Published in SCBWI Bulletin April/May 1994

    Recently, I delivered the art for my thirty-first book, which the art director received with heart-warming, ego-boosting ooh's and aaah's.  "You're getting better and better," she said.  Wonderful!

    But the boost couldn't sustain me when, later that same week, I learned that three more of my books were being remaindered.  I couldn't say I was completely surprised.
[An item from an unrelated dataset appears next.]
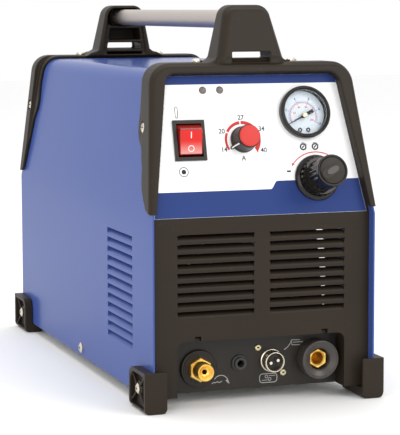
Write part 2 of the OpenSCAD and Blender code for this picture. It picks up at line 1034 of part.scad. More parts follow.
module trigger_socket_shell() {
  color(nickel)
    facing(trig_x, front_y, trig_z)
      difference() {
        union() {
          translate([0, 0, -24.95])
            cylinder(r = 8.9, h = 1.6);
          translate([0, 0, -23.4])
            cylinder(r = 8.2, h = 9.2);
          translate([0, 0, -32])
            cylinder(r = 8, h = 8);
          translate([0, 0, -29])
            cylinder(r = 10.8, h = 2.15, $fn = 6);
        }
        translate([0, 0, -23])
          cylinder(r = 7.2, h = 12);
        translate([0, 0, -34])
          cylinder(r = 6.2, h = 20);
      }
}

module trigger_socket_insert() {
  color(dark)
    facing(trig_x, front_y, trig_z)
      difference() {
        translate([0, 0, -22.95])
          cylinder(r = 7.15, h = 3);
        for (s = [-1, 1])
          translate([s * 2.9, s * 0.9, -30])
            cylinder(r = 1.3, h = 20);
      }
}

module trigger_pins() {
  color(nickel)
    for (s = [-1, 1])
      facing(trig_x + s * 2.9, front_y + 35, trig_z + s * 0.9)
        cylinder(r = 1.28, h = 19.4);
}

module trigger_socket_screws() {
  color(brass)
    for (s = [-1, 1])
      facing(trig_x + s * 10.4, front_y + 24.95, trig_z - s * 10.4)
        screw(2.4, 1.5, 1.5, 6);
}

module earth_socket_ring() {
  color(dark)
    facing(earth_x, front_y, earth_z)
      difference() {
        union() {
          translate([0, 0, -24.95])
            cylinder(r = 15.2, h = 11.8);
          translate([0, 0, -13.2])
            cylinder(r1 = 15.2, r2 = 14.5, h = 1);
          translate([0, 0, -28])
            cylinder(r = 10, h = 4);
          for (a = [0 : 15 : 345])
            rotate([0, 0, a])
              translate([14.6, -0.7, -24])
                cube([1.2, 1.4, 9.6]);
        }
        translate([0, 0, -40])
          cylinder(r = 6.85, h = 40);
        translate([0, 0, -23.4])
          cylinder(r = 8.4, h = 20);
        translate([0, 0, -15.2])
          cylinder(r1 = 8.4, r2 = 10.4, h = 4);
      }
}

module earth_socket_contact() {
  color(brass)
    facing(earth_x, front_y, earth_z)
      difference() {
        union() {
          translate([0, 0, -44])
            cylinder(r = 6.8, h = 21);
          translate([0, 0, -23.2])
            cylinder(r = 7.6, h = 5, $fn = 6);
          translate([0, 0, -35])
            cylinder(r = 10.5, h = 6.9, $fn = 6);
        }
        translate([0, 0, -38])
          cylinder(r = 4.65, h = 30);
        translate([0, 0, -19.4])
          cylinder(r1 = 4.65, r2 = 5.9, h = 1.3);
      }
}

module cable_gland() {
  color(dark)
    on_rear(-50, 50, 0)
      difference() {
        union() {
          translate([0, 0, 0.05])
            cylinder(r = 12, h = 6, $fn = 6);
          translate([0, 0, 6])
            cylinder(r = 10.4, h = 9);
          translate([0, 0, 14.9])
            cylinder(r1 = 10.4, r2 = 6.6, h = 7);
          translate([0, 0, -9])
            cylinder(r = 8, h = 10);
          translate([0, 0, -6.6])
            cylinder(r = 11.5, h = 5, $fn = 6);
        }
        translate([0, 0, -20])
          cylinder(r = 4.2, h = 60);
      }
}

module air_inlet_fitting() {
  color(brass)
    on_rear(50, 50, 0)
      difference() {
        union() {
          translate([0, 0, 0.05])
            cylinder(r = 9.8, h = 6.5, $fn = 6);
          translate([0, 0, 6.5])
            cylinder(r = 4.4, h = 16.5);
          for (k = [0 : 3])
            translate([0, 0, 9 + 3.4 * k])
              cylinder(r1 = 5.4, r2 = 4.4, h = 3);
          translate([0, 0, -12])
            cylinder(r = 6.5, h = 12.1);
        }
        translate([0, 0, -20])
          cylinder(r = 2.8, h = 60);
      }
}

module solenoid_valve() {
  color([0.55, 0.5, 0.4])
    on_rear(50, 50, 0)
      difference() {
        union() {
          translate([-11, -9, -42])
            cube([22, 18, 38]);
          translate([0, 8.9, -24])
            rotate([-90, 0, 0])
              cylinder(r = 12, h = 28);
          translate([0, 0, -50])
            cylinder(r = 4.5, h = 9);
        }
        translate([0, 0, -14])
          cylinder(r = 6.55, h = 20);
        translate([0, 0, -60])
          cylinder(r = 2.5, h = 50);
      }
}

// a hose through a list of points, with an elbow at each bend
module hose(r, p) {
  for (i = [0 : len(p) - 2]) {
    d = p[i + 1] - p[i];
    l = norm(d);
    translate(p[i])
      rotate([0, acos(d[2] / l), atan2(d[1], d[0])])
        cylinder(r = r, h = l);
    if (i > 0)
      translate(p[i])
        sphere(r = r + 1);
  }
}

module air_hoses() {
  color([0.1, 0.1, 0.12])
    translate([0, shift_y, 0]) {
      hose(4, [[-50, 140.5, 186.2], [-50, -100, 181], [24.5, -160.8, 163.3]]);
      hose(4, [
        [69.1, -160.8, 163.3], [79, -148, 150], [79, -140, 56], [-46, -140, 42], [-46, -161.2, 27.5]
      ]);
    }
}

module fan_frame() {
  color(dark)
    facing(0, rear_y - 9.6, fan_z)
      difference() {
        union() {
          difference() {
            translate([-60, -60, 0])
              cube([120, 120, 25]);
            translate([0, 0, -1])
              cylinder(r = 57, h = 30);
          }
          cylinder(r = 18.5, h = 6);
          for (a = [45, 165, 285])
            rotate([0, 0, a])
              translate([15, -2.5, 0])
                cube([43.5, 5, 4]);
        }
        for (x = [-52.5, 52.5])
          for (y = [-52.5, 52.5])
            translate([x, y, -1])
              cylinder(r = 2.2, h = 30);
        translate([0, 0, -1])
          cylinder(r = 2.05, h = 10);
      }
}

module fan_rotor() {
  color(dark)
    facing(0, rear_y - 9.6, fan_z)
      union() {
        translate([0, 0, 7])
          cylinder(r = 19, h = 16);
        translate([0, 0, 1])
          cylinder(r = 2, h = 8);
        for (a = [0 : 360 / 7 : 359])
          rotate([0, 0, a])
            translate([17, 0, 15])
              rotate([38, 0, 0])
                translate([0, -9, -0.8])
                  cube([37.5, 18, 1.6]);
      }
}

module fan_guard() {
  color(nickel)
    facing(0, rear_y - 5.5, fan_z)
      union() {
        for (r = [14, 26, 38, 50])
          rotate_extrude()
            translate([r, 0])
              circle(r = 1.1);
        for (a = [45, 135, 225, 315])
          rotate([0, 0, a])
            translate([13, -1.1, -0.6])
              cube([57, 2.2, 1.7]);
        for (x = [-52.5, 52.5])
          for (y = [-52.5, 52.5])
            translate([x, y, 0])
              difference() {
                translate([0, 0, -0.8])
                  cylinder(r = 4.6, h = 3.25);
                translate([0, 0, -5])
                  cylinder(r = 2.2, h = 12);
              }
      }
}

module fan_screws() {
  color(nickel)
    for (x = [-52.5, 52.5])
      for (z = [-52.5, 52.5])
        translate([x, rear_y - 4.6, fan_z + z])
          rotate([-90, 0, 0])
            screw(4, 2.4, 2, 32);
}

module main_board() {
  color(green)
    difference() {
      translate([-79, front_y + 82, 24.05])
        cube([158, 260, 1.6]);
      for (s = [-1, 1])
        for (y = [front_y + 95, front_y + 330])
          translate([s * 70, y, 20])
            cylinder(r = 1.6, h = 10);
    }
}

module heat_sinks() {
  color([0.7, 0.7, 0.7])
    for (s = [-1, 1])
      difference() {
        translate([s * 47 - 22, front_y + 105, 25.7])
          cube([44, 140, 62]);
        for (k = [0 : 5])
          translate([s * (31 + 7 * k) - 2.3, front_y + 100, 33])
            cube([4.6, 150, 60]);
      }
}

module capacitors() {
  color([0.2, 0.2, 0.3])
    for (x = [-56, 56])
      for (y = [front_y + 268, front_y + 304])
        translate([x, y, 25.7])
          cylinder(r = 15, h = 48);
}

module transformer() {
  color([0.35, 0.3, 0.25])
    union() {
      translate([-26, front_y + 262, 25.7])
        cube([52, 14, 50]);
      translate([-26, front_y + 304, 25.7])
        cube([52, 14, 50]);
      translate([0, front_y + 305, 51])
        rotate([90, 0, 0])
          cylinder(r = 20, h = 30);
    }
}

module control_board() {
  color(green)
    union() {
      translate([-77, front_y + 135, 96])
        cube([1.6, 120, 60]);
      for (y = [front_y + 145, front_y + 245])
        translate([-77, y - 4, 25.7])
          cube([1.6, 8, 72]);
      for (k = [0 : 3])
        translate([-75.5, front_y + 145 + 26 * k, 108])
          cube([8, 14, 22]);
    }
}

cover();
base_tray();
front_panel();
connector_plate();
rear_panel();
front_bezel();
rear_bezel();
handle_bar();
foot_front_left();
foot_front_right();
foot_rear_left();
foot_rear_right();
foot_screws();
bezel_screws();
cover_screws();
control_label();
switch_housing();
switch_rocker();
knob_body();
knob_cap();
potentiometer();
pot_shaft();
gauge_case();
gauge_dial();
gauge_needle();
gauge_lens();
led_lenses();
regulator_body();
regulator_panel_nut();
regulator_screw();
regulator_knob();
torch_flange();
torch_fitting();
pilot_grommet();
trigger_socket_shell();
trigger_socket_insert();
trigger_pins();
trigger_socket_screws();
earth_socket_ring();
earth_socket_contact();
cable_gland();
air_inlet_fitting();
solenoid_valve();
air_hoses();
fan_frame();
fan_rotor();
fan_guard();
fan_screws();
main_board();
heat_sinks();
capacitors();
transformer();
control_board();
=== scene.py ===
import json
import math

import bmesh
import bpy
import numpy as np
from mathutils import Matrix, Vector


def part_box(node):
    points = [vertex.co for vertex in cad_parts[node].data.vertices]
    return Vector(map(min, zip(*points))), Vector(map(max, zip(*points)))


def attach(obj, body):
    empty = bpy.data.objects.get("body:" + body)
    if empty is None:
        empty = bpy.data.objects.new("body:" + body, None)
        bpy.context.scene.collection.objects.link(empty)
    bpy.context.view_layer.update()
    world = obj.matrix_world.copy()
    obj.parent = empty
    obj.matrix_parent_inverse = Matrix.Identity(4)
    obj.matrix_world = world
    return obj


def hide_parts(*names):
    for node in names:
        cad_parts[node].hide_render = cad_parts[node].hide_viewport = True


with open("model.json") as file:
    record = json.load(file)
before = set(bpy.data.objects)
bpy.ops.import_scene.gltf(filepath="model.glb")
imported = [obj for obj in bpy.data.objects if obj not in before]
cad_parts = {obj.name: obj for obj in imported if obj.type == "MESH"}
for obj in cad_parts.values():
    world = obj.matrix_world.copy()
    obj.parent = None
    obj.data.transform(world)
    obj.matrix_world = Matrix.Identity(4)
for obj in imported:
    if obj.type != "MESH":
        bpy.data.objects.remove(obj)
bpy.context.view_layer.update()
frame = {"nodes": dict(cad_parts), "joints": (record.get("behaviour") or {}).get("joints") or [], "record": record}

# ---- places, in millimetres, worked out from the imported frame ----
MM = 0.001
LEAN = math.radians(15)
REAR_LEAN = math.radians(8.4)
INSET = 8
CREASE_Z = 144
BODY_TOP = 254.5
RIM_FACE = 9.2
HALF_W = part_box("cover")[1].x / MM
FRONT_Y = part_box("cover")[0].y / MM
REAR_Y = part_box("cover")[1].y / MM
joint_at = {j["name"]: Vector(j["pos_m"]) / MM for j in frame["joints"] if "pos_m" in j}
mount_at = {m["name"]: Vector(m["pos_m"]) / MM for m in frame["record"]["mounts"]}

PANEL_UP = Vector((0, math.sin(LEAN), math.cos(LEAN)))
PANEL_OUT = Vector((0, -math.cos(LEAN), math.sin(LEAN)))
PANEL_ORIGIN = Vector((0, FRONT_Y + INSET, CREASE_Z))


def axes(right, up, out, origin):
    """Matrix of a frame whose local units are millimetres."""
    rows = [[right[i] * MM, up[i] * MM, out[i] * MM, origin[i] * MM] for i in range(3)]
    return Matrix([*rows, [0, 0, 0, 1]])


def panel(u=0.0, v=0.0, w=0.0):
    """Place on the sloping control panel: u across, v up the slope, w out of it."""
    origin = PANEL_ORIGIN + Vector((u, 0, 0)) + PANEL_UP * v + PANEL_OUT * w
    return axes((1, 0, 0), PANEL_UP, PANEL_OUT, origin)


def facing(x, y, z):
    """Place on an upright face that looks forward."""
    return axes((1, 0, 0), (0, 0, 1), (0, -1, 0), (x, y, z))


def on_panel_uv(name):
    """u and v of a joint that lies on the control panel."""
    offset = joint_at[name] - PANEL_ORIGIN
    return offset.x, offset.dot(PANEL_UP)


SWITCH_U, SWITCH_V = on_panel_uv("power_switch")
KNOB_U, KNOB_V = on_panel_uv("current_knob_turn")
HUB_U, HUB_V = on_panel_uv("gauge_needle_turn")
HUB_DROP = 2.2
GAUGE_U, GAUGE_V = HUB_U, HUB_V + HUB_DROP
REG_U, REG_V = on_panel_uv("regulator_turn")
KNOB_START = 213
ROCKER_TILT = 16
REG_BAR_TURN = 27


# ---- materials ----
def socket(shader, name, value):
    shader.inputs[name].default_value = value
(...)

It seems to be the way things are going these days.  One in, two out.

    Then a New York librarian told my husband that in their library system they no longer have time to look at all the books available.  They pretty much buy the notables and starred reviews.  As a writer who gets nice reviews but only one star in my eleven year career, that wasn't good news.  But it wasn't a surprise either.  I knew my sales were way down and I knew it had to do with more books being published and library budgets being cut.  A lot of libraries are having trouble just keeping their doors open, let alone buying new books, and libraries are my main market.

    Nine books remaindered in two years, most of them in print only a couple of years instead of the five or more to which I had become accustomed.  I felt as though I was tossing my efforts down some big black hole.  It was all so depressing that I considered giving up writing and illustrating and doing something useful with my life.  Maybe I should move to Georgia and work for the Carter Center.

    It was hard to drag myself out of bed in the mornings... very unlike me.  But then one day, I managed to get not only out of bed, but down to the library, where I was told, "Your books go out faster than anybody's. I haven't seen anything like it since Dr. Seuss and Curious George.  Kids love them."

    So all right.  It's a little library in my newly adopted home town, but I've heard librarians say before that my books don't stay on the shelf long.  Besides, I've hardly made a big splash here, only visited two classrooms in the area...one of those in junior high, not exactly picture book age, so the response must be mostly to the books.  And boy did I need to hear it.

    Then I found a letter from a barely writing child and a translation from the mother whose own note began, "I don't know why my daughter likes your books so much."  She back tracked, put the thought in a more positive way and went on to explain the reasons.

    And another librarian, in another state, told me that Moompa, Toby and Bomp brought her toddler group to spell-bound silence.  "I use your books a lot in the story hours," she said. "You really seem to speak their language."

    Sigh.  It seems that when my books and kids get the chance to come together kids do like them which is my ultimate goal after all... that and enjoying the process of creating them.  Maybe I won't move to Georgia, but how can I help insure that more books get into libraries and bookstores and ultimately into the hands of kids instead of disappearing into that black hole?

    Good question.  And the answer, can it be... that awful word... promotion?  Must I, who'd rather sit in my studio and be creative, who gets tongue-tied meeting new people, must I really do promotion?  How many people could I possibly reach and how effective could I be?  Realistically?  I mean, isn't that the publisher's job?

    Besides my mother taught me it isn't nice to boast, to go around saying how good you are, and it's not polite to ask for things.  I can't...

    I can't give it up is what I can't do.  Not yet anyway.

    Maybe once upon a time books were able to speak for themselves, but now there are too many, 5000 new children's books every year instead of the thousand being published fifteen years ago, all clamoring, or whispering, for attention.  Most of them get lost in the crowd.  Not to mention all the electronic and technological attention grabbers competing with the books.

    So what can I do?  Realistically, given the limitations of time, money and my basically introverted personality.

    Well, I can keep communication open with the bookstores, libraries and schools I've already visited, let them know when a new book comes out.  I did send a note to a bookstore in the town where my mother used to live and found the owner had been trying to find me in my old hometown.  She had some very complementary things to say about my work which I'm too modest to repeat... well, okay, I will say that she used words like "quality of excellence" and "magical".  (Maybe doing PR isn't so bad.)

    And okay, I can make the effort to go to new libraries, schools and bookstores, especially if they ask me.

    I can thank the people who praise my work and encourage them to spread the word.

    I can work more closely with the publicity departments of my publishing companies, asking them what they are doing and how I can support their efforts, and I can keep them posted about what I'm doing.

    I can look for niche markets, outside the traditional ones, where I might do a direct mailing in hopes of special sales.

    I can keep myself informed about what's happening in the market as well as in publishing, support libraries and bookstores whenever I can, go to meetings such as the SCBWI Nuts & Bolts Conference  recently held in New England where many of these things were discussed.

    And if I do all these things, then hopefully my books will get a little more attention, a little more opportunity to speak for themselves.  Maybe a few more will find their way into the hands of those kids instead of down that black hole.

    But most of all... I must remember something I heard at that Nuts & Bolts Conference. "The cream will rise to the top."  Even though promotion may be necessary, I must never forget that it's the secondary part of this job.  The first part, the most important part, is still to always do my very best to make cream.